Even with these caveats, it seems important to study the San and learn from them because, as Suzman puts it, “The story of southern Africa’s Bushmen encapsulates the history of modern Homo sapiens from our species’ first emergence in sub-Saharan Africa through to the agricultural revolution and beyond.”  Reconstructing the San’s 200,000-year history, Suzman explains the logic and social dynamics of the hunter-gatherer way of life -- and the complications that ensued when agriculture was discovered, and more recently, from the massive disruptions that modern imperialists and market culture have inflicted.

The fate of one band of San, the Ju/’hoansi, is remarkable, writes Suzman, because the speed of their transformation “from an isolated group of closely related hunting and gathering bands to a marginalized minority struggling to survive in a rapidly changing polyglot modern state is almost without parallel in modern history.” As European settlers seized their land, forced them to give up hunting, forced them to become wage-laborers on farms, and introduced them to electricity, cars and cell phones, the Ju/’hoansi acquired “a special, if ephemeral, double perspective on the modern world – one that comes from being in one world but of another; from being part of a modern nation-state yet simultaneously excluded from full participation in it; and fro having to engage with modernity with the hands and hearts of hunter-gatherers.”

In learning more about the San, then, one can learn more about the strange, unexamined norms of modern, technological society that most of us live in.  It is fascinating to see the social protocols of sharing meat and food; the conspicuous modesty of successful hunters (because in the end their success is part of a collaboration); and the “demand sharing” initiated by kin and friends to ensure a more equal distribution of meat and satisfaction of basic needs.

The inner lives of the Ju/’hoansi suggests their very different view of the world.  “For them,” writes Suzman, “empathy with animals was not a question of focusing on an animal’s humanlike characteristics but on assuming the whole perspective of the animal." The performance of the hunt engenders a kind of empathy for the prey, as well as a broader understanding that the cosmos ordains certain sacred roles for all of us – as prey, hunters, and food. Hunting and eating in the Kalahari connects a person with the cosmos in quite visceral ways – something that no supermarket can begin to approach.

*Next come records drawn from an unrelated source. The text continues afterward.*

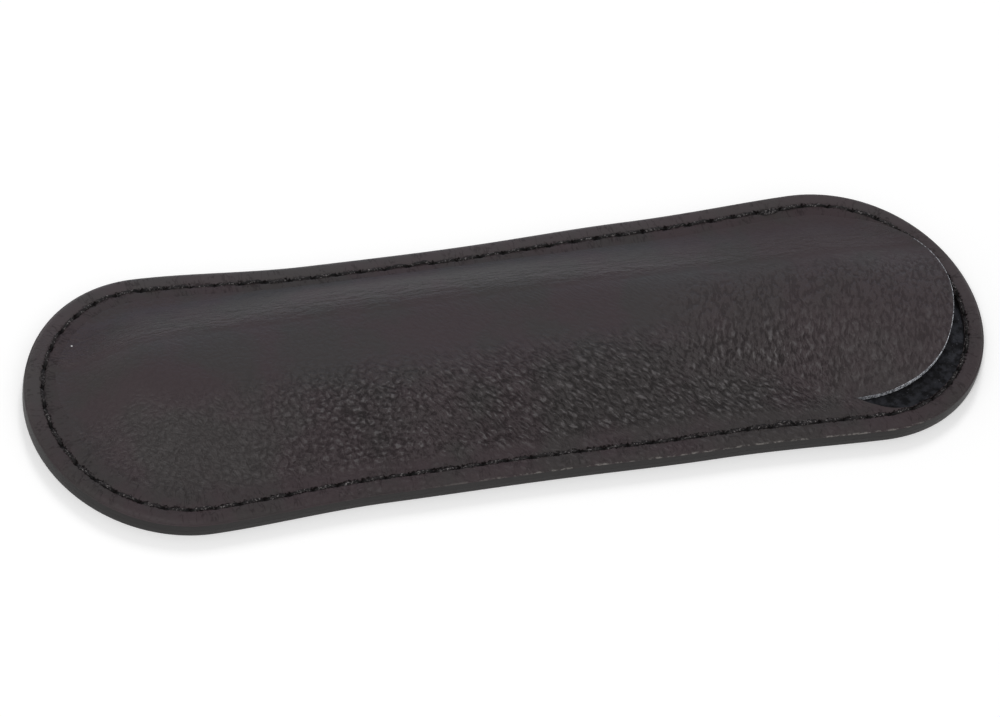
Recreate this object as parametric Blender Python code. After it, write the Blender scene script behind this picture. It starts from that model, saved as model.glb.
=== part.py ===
import math
from bisect import bisect_right

import bmesh
import bpy
from mathutils import Vector

# A leather slip pouch for one pen, lying on its back. The origin is on the table under the middle
# of the case, +X runs to the mouth and +Z up. All sizes are in metres.

# Outline: two rounded ends, joined by sides that draw in to a waist
LENGTH = 0.140
END_WIDTH = 0.0447
WAIST_WIDTH = 0.0423
END_REACH = 0.0207
WAIST_RUN = 0.025

# Sheets, from the table up, and the clear space left between two of them
BACK_LEATHER = 0.00105
LINING = 0.0004
FRONT_LEATHER = 0.0008
SHEET_GAP = 0.00025
EDGE_ROUND = 0.00025

# Seam: a lockstitch right round the case, its threads let into a channel on each face
SEAM_INSET = 0.00275
SEAM_MARGIN = 0.0006
STITCH_PITCH = 0.00355
THREAD = 0.0004
STITCH_DIP = 0.00012
STITCH_SHARES = (0, 0.24, 0.76)
CHANNEL_WIDTH = 0.001
CHANNEL_DEPTH = 0.0003
CHANNEL_FLOOR_SHARE = 0.62
THREAD_GAP = 0.00015
TABLE_GAP = 0.00005

# Dome of the front: its foot just inside the seam, its crown along the middle of the case
DOME_FOOT = 0.0009
DOME_RISE = 0.0047
DOME_CROWN_POWER = 3.4
DOME_FOOT_POWER = 1.8

# Mouth: a crescent cut in the front, between the ring of the seam and the lifted lip
MOUTH_REACH = 0.0236
MOUTH_TIP_INSET = 0.0029
MOUTH_TIP_RUN = 0.006
LIP_INSET = 0.0028
LIP_RISE = 0.0045
RING_LAND = 0.00015

# Fineness of the meshes
OUTLINE_STEPS = 48
MOUTH_STATIONS = 14
BODY_STATIONS = 34
DOME_RING_SHARES = (0.87, 0.74, 0.6, 0.43, 0.2)
SHARP_ANGLE = math.radians(35)

# Heights and places that follow
spine_half = LENGTH / 2 - END_REACH
lining_bottom = BACK_LEATHER + SHEET_GAP
lining_inset = SEAM_INSET - SEAM_MARGIN
edge_top = BACK_LEATHER + SHEET_GAP + FRONT_LEATHER
rim_top = lining_bottom + LINING + SHEET_GAP + FRONT_LEATHER
rim_slope_inset = lining_inset - SHEET_GAP
foot_inset = SEAM_INSET + DOME_FOOT
ring_inset = SEAM_INSET + CHANNEL_WIDTH / 2 + RING_LAND
tip_inset = SEAM_INSET + MOUTH_TIP_INSET
lip_inset = SEAM_INSET + LIP_INSET
crown_top = rim_top + DOME_RISE
lip_top = rim_top + LIP_RISE
back_channel_depth = TABLE_GAP + THREAD + STITCH_DIP + THREAD_GAP


def mix(a, b, share):
    return a + (b - a) * share


# Rises from 0 to 1 with level ends
def ease(share):
    share = min(max(share, 0.0), 1.0)
    return share * share * (3 - 2 * share)


def half_width(x):
    return mix(END_WIDTH, WAIST_WIDTH, ease((spine_half - abs(x)) / WAIST_RUN)) / 2


# Half of the outline, on the +Y side, from the middle of the mouth's end to that of the closed end
def half_outline():
    angles = [math.pi / 2 * k / OUTLINE_STEPS for k in range(OUTLINE_STEPS + 1)]
    quarter = [(END_REACH * math.cos(a), END_WIDTH / 2 * math.sin(a)) for a in angles]
    mouth_end = [Vector((spine_half + x, y, 0)) for x, y in quarter]
    side_x = [mix(spine_half, -spine_half, k / OUTLINE_STEPS) for k in range(1, OUTLINE_STEPS)]
    side = [Vector((x, half_width(x), 0)) for x in side_x]
    closed_end = [Vector((-spine_half - x, y, 0)) for x, y in reversed(quarter)]
    return mouth_end + side + closed_end


def lengths_along(path):
    lengths = [0.0]
    for a, b in zip(path, path[1:]):
        lengths.append(lengths[-1] + (b - a).length)
    return lengths


def point_at(path, lengths, distance):
    k = min(bisect_right(lengths, distance), len(path) - 1)
    share = (distance - lengths[k - 1]) / (lengths[k] - lengths[k - 1])
    return path[k - 1].lerp(path[k], share)


# Distance along the half outline at which it has come back to the tip of the mouth
def mouth_tip_distance(path, lengths):
    tip_x = LENGTH / 2 - MOUTH_REACH
    for k, point in enumerate(path):
        if point.x <= tip_x:
            before = path[k - 1]
            share = (before.x - tip_x) / (before.x - point.x)
            return mix(lengths[k - 1], lengths[k], share)
    return lengths[-1]


# Stations round the case, counter-clockwise from the middle of the mouth's end. Each is a place on
# the outline with its outward direction, its spine point and its distance from the mouth's middle.
class Stations:
    def __init__(self):
        path = half_outline()
        lengths = lengths_along(path)
        self.tip = mouth_tip_distance(path, lengths)
        mouth = [self.tip * k / MOUTH_STATIONS for k in range(MOUTH_STATIONS)]
        body = [mix(self.tip, lengths[-1], k / BODY_STATIONS) for k in range(BODY_STATIONS + 1)]
        half = mouth + body
        places = [point_at(path, lengths, d) for d in half]
        self.distance = half + half[-2:0:-1]
        self.place = places + [Vector((p.x, -p.y, 0)) for p in places[-2:0:-1]]
        self.count = len(self.place)
        self.outward = [self.direction(i) for i in range(self.count)]
        self.spine = [Vector((min(max(p.x, -spine_half), spine_half), 0, 0)) for p in self.place]

    def direction(self, i):
        along = self.place[(i + 1) % self.count] - self.place[i - 1]
        return Vector((along.y, -along.x, 0)).normalized()

    def inside(self, i, inset):
        return self.place[i] - self.outward[i] * inset

    # How far the mouth is open at a station: 1 at its middle, 0 from its tips on
    def openness(self, i):
        share = min(self.distance[i] / self.tip, 1.0)
        return math.cos(math.pi / 2 * share) ** 2

    def in_mouth(self, i):
        return i < MOUTH_STATIONS or i > self.count - MOUTH_STATIONS

    def loop(self, inset, height):
        return [self.inside(i, inset) + Vector((0, 0, height)) for i in range(self.count)]


# The flat rim climbs from the pressed edge to where the lining begins
def rim_height(inset):
    return mix(edge_top, rim_top, ease(inset / rim_slope_inset))


# Height of the dome at a station, where share is 1 at the dome's outer ring and 0 on the spine. The
# closed shape is level on its crown and falls to its foot in a hollow curve. The open one runs out
# from the crown to the lip.
def dome_height(stations, i, share):
    foot = (stations.inside(i, foot_inset) - stations.spine[i]).length
    ring = (stations.inside(i, tip_inset) - stations.spine[i]).length
    fall = (share * ring / foot) ** DOME_CROWN_POWER
    closed = rim_top + DOME_RISE * (1 - fall) ** DOME_FOOT_POWER
    opened = mix(crown_top, lip_top, share ** 2)
    return mix(closed, opened, stations.openness(i))


def add_loop(mesh, points):
    return [mesh.verts.new(p) for p in points]


def add_strip(mesh, outer, inner):
    for i in range(len(outer)):
        j = (i + 1) % len(outer)
        mesh.faces.new((outer[i], outer[j], inner[j], inner[i]))


# Closes a loop with faces that span from each station to its mirror image across the spine
def fill_across(mesh, loop):
    count = len(loop)
    half = count // 2
    mesh.faces.new((loop[0], loop[1], loop[-1]))
    for i in range(1, half - 1):
        mesh.faces.new((loop[i], loop[i + 1], loop[count - i - 1], loop[count - i]))
    mesh.faces.new((loop[half - 1], loop[half], loop[half + 1]))


# Gives an open sheet its underside and the cut walls along its borders
def thicken(mesh, thickness):
    mesh.normal_update()
    under = {v: mesh.verts.new(v.co - v.normal * thickness) for v in list(mesh.verts)}
    borders = [edge.link_loops[0] for edge in mesh.edges if edge.is_boundary]
    walls = [(loop.link_loop_next.vert, loop.vert) for loop in borders]
    for face in list(mesh.faces):
        mesh.faces.new([under[v] for v in reversed(face.verts)])
    for a, b in walls:
        mesh.faces.new((a, b, under[b], under[a]))
    return under


def material(name, colour, roughness):
    made = bpy.data.materials.new(name)
    made.use_nodes = True
    shader = made.node_tree.nodes["Principled BSDF"]
    shader.inputs["Base Color"].default_value = (*colour, 1)
    shader.inputs["Roughness"].default_value = roughness
    shader.inputs["Metallic"].default_value = 0
    return made


def add_piece(name, mesh, finish):
    data = bpy.data.meshes.new(name)
    mesh.to_mesh(data)
    mesh.free()
    data.shade_smooth()
    data.set_sharp_from_angle(angle=SHARP_ANGLE)
    data.materials.append(finish)
    piece = bpy.data.objects.new(name, data)
    bpy.context.scene.collection.objects.link(piece)
    return piece


# Insets of the channel's outer shoulder, its floor's two sides and its inner shoulder
def channel_insets():
    shoulder = CHANNEL_WIDTH / 2
    floor = shoulder * CHANNEL_FLOOR_SHARE
    return [SEAM_INSET + d for d in (-shoulder, -floor, floor, shoulder)]


# The formed front: a rim with the seam's channel, then the dome, with the mouth left open between
# the ring's cut edge and the lip
def front_panel(stations):
    mesh = bmesh.new()
    channel = channel_insets()
    insets = [0, EDGE_ROUND, rim_slope_inset / 2, rim_slope_inset] + channel
    rim = [add_loop(mesh, stations.loop(d, rim_height(d))) for d in insets]
    for outer, inner in zip(rim, rim[1:]):
        add_strip(mesh, outer, inner)

    ring_edge, lip_edge = [], []
    for i in range(stations.count):
        run = (stations.tip - stations.distance[i]) / MOUTH_TIP_RUN
        cut = mix(tip_inset, ring_inset, ease(run))
        ring_height = mix(dome_height(stations, i, 1), rim_top, ease(run))
        lip = mix(tip_inset, lip_inset, stations.openness(i))
        ring_place = stations.inside(i, cut) + Vector((0, 0, ring_height))
        lip_place = stations.inside(i, lip) + Vector((0, 0, dome_height(stations, i, 1)))
        ring_edge.append(mesh.verts.new(ring_place))
        lip_edge.append(mesh.verts.new(lip_place) if stations.in_mouth(i) else ring_edge[i])
    add_strip(mesh, rim[-1], ring_edge)

    outer = lip_edge
    for share in DOME_RING_SHARES:
        places = []
        for i, edge in enumerate(lip_edge):
            place = stations.spine[i].lerp(edge.co, share)
            place.z = dome_height(stations, i, share)
            places.append(place)
        inner = add_loop(mesh, places)
        add_strip(mesh, outer, inner)
        outer = inner
    fill_across(mesh, outer)

    thicken(mesh, FRONT_LEATHER)
    for vertex in rim[0]:
        vertex.co.z -= EDGE_ROUND
    for vertex in rim[-3] + rim[-2]:
        vertex.co.z -= CHANNEL_DEPTH
    return add_piece("front_panel", mesh, material("front_leather", (0.047, 0.042, 0.043), 0.5))


# The flat back, with its own channel underneath
def back_panel(stations):
    mesh = bmesh.new()
    insets = [0, EDGE_ROUND] + channel_insets()
    loops = [add_loop(mesh, stations.loop(d, BACK_LEATHER)) for d in insets]
    for outer, inner in zip(loops, loops[1:]):
        add_strip(mesh, outer, inner)
    fill_across(mesh, loops[-1])
    under = thicken(mesh, BACK_LEATHER)
    for vertex in loops[0]:
        under[vertex].co.z += EDGE_ROUND
    for vertex in loops[-3] + loops[-2]:
        under[vertex].co.z += back_channel_depth
    return add_piece("back_panel", mesh, material("back_leather", (0.035, 0.032, 0.033), 0.55))


# The suede glued to the back, caught in the seam
def back_lining(stations):
    mesh = bmesh.new()
    loop = add_loop(mesh, stations.loop(lining_inset, lining_bottom + LINING))
    fill_across(mesh, loop)
    thicken(mesh, LINING)
    return add_piece("back_lining", mesh, material("suede", (0.010, 0.011, 0.015), 0.95))


# One thread of the seam, a closed tube: level along each stitch, drawn in at each needle hole
def seam_thread(name, stations, height, dip, colour):
    seam = stations.loop(SEAM_INSET, height)
    seam.append(seam[0])
    lengths = lengths_along(seam)
    stitches = round(lengths[-1] / STITCH_PITCH)
    curve = bpy.data.curves.new(name, "CURVE")
    curve.dimensions = "3D"
    curve.twist_mode = "Z_UP"
    curve.bevel_depth = THREAD / 2
    curve.bevel_resolution = 0
    spline = curve.splines.new("POLY")
    spline.points.add(stitches * len(STITCH_SHARES) - 1)
    for k, knot in enumerate(spline.points):
        stitch, part = divmod(k, len(STITCH_SHARES))
        distance = lengths[-1] * (stitch + STITCH_SHARES[part]) / stitches
        place = point_at(seam, lengths, distance)
        if part == 0:
            place.z += dip
        knot.co = (*place, 1)
    spline.use_cyclic_u = True
    curve.materials.append(material(name, colour, 0.6))
    thread = bpy.data.objects.new(name, curve)
    bpy.context.scene.collection.objects.link(thread)
    return thread


def build_case():
    for leftover in list(bpy.data.objects):
        bpy.data.objects.remove(leftover)
    stations = Stations()
    front_panel(stations)
    back_panel(stations)
    back_lining(stations)
    upper = rim_top - CHANNEL_DEPTH + THREAD_GAP + STITCH_DIP + THREAD / 2
    lower = TABLE_GAP + THREAD / 2
    seam_thread("needle_thread", stations, upper, -STITCH_DIP, (0.012, 0.012, 0.014))
    seam_thread("bobbin_thread", stations, lower, STITCH_DIP, (0.012, 0.012, 0.014))


build_case()
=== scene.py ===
import bpy
import numpy as np
from mathutils import Matrix, Vector


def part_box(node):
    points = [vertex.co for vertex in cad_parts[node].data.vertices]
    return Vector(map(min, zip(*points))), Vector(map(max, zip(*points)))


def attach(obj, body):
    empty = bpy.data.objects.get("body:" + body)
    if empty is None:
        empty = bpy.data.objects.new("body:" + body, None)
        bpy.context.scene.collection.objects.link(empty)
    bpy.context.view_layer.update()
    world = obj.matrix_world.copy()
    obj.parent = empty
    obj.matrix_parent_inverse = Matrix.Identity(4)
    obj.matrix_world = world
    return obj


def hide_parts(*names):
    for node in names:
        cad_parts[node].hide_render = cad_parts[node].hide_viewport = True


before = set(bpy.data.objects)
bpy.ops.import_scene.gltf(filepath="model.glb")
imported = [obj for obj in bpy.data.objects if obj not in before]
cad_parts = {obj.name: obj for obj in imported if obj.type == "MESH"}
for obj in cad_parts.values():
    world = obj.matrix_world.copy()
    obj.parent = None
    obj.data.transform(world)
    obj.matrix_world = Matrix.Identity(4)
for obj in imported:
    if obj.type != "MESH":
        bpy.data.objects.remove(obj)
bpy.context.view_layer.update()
mm = 0.001  # shapes are worked out in millimetres and built in metres
print("frame loaded:", ", ".join(sorted(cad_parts)))

frontLow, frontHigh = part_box("front_panel")
liningLow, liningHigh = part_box("back_lining")

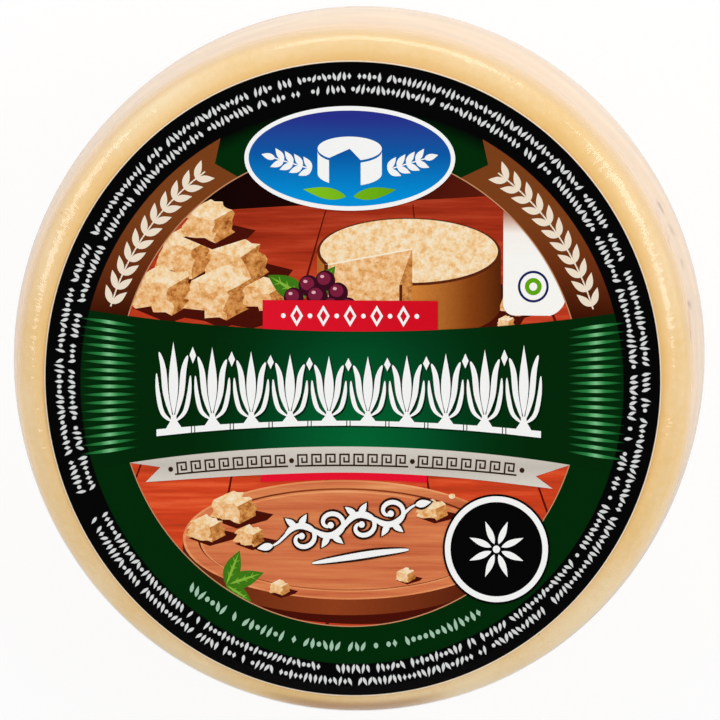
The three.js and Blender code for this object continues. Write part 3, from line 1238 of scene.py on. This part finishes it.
HEAPED_CHUNKS = (
    (-50, 36, 17, 0.95, 0.1), (-35, 34, 18, 0.9, -0.12), (-43, 45, 15, 0.85, 0.05),
    (-57, 25, 18, 0.85, 0.0), (-40, 24, 20, 0.8, 0.1), (-26, 24, 13, 0.8, -0.1),
)
GRAPE_LEAVES = ((-14, 24, 150, 13, 6.5), (-13, 23, 52, 13, 6), (-12, 21, 205, 11, 5.5))
GRAPES = (
    (-13, 27.5, 3.1), (-8, 29, 3.0), (-17.5, 24, 3.0), (-4.2, 25.5, 3.0), (-10.5, 24.3, 3.2),
    (-14.5, 20.4, 3.0), (-6, 21.3, 3.2), (-1.2, 21.5, 2.7), (-10.2, 18, 3.1), (-18, 18.4, 2.7),
    (-3, 17, 2.9), (-14.4, 15.4, 2.7), (-6.8, 15, 2.8),
)
for chunk_facts in HEAPED_CHUNKS:
    chunk(upper, *chunk_facts)
for leaf_facts in GRAPE_LEAVES:
    leaf_pair(upper, *leaf_facts)
for grape_facts in GRAPES:
    grape(upper, *grape_facts)
for x, y, size in ((49, 22, 9), (55, 33, 6), (46, 17, 5)):
    chunk(upper, x, y, size, 0.8)
upper.finish(still_inks)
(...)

I’m not ready to hunt my own food, but is there some way that I can see my bodily nourishment reconnected with the Earth and my peers, and not just to packaged commodities?  For now, my CSA is a good start.

The most poignant part of Affluence without Abundance is the final chapter, which describes how many San – deprived of their lands, ancestral traditions, and cultural identities – now live out dislocated lives in apartheid-founded townships that Suzman characterizes as having a “curious mix of authoritarian order and dystopian energy.”  There is deep resentment among the San about the plentitude of food even as people go hungry, and anger about the inequality of wealth and concentration of political power.  Most frightening of all may be the pervasive feelings of impermance and insecurity.  History barely matters, and the future is defined by market-based aspirations -- a job, a car, a home.  The modern world has few places to carry on meaningful traditions and sacred relationships.

I was pleased to see that James Suzman has founded a group, Anthropos, toapply anthropological methods to solving contemporary social economic and development problems.”  A timely and important mission.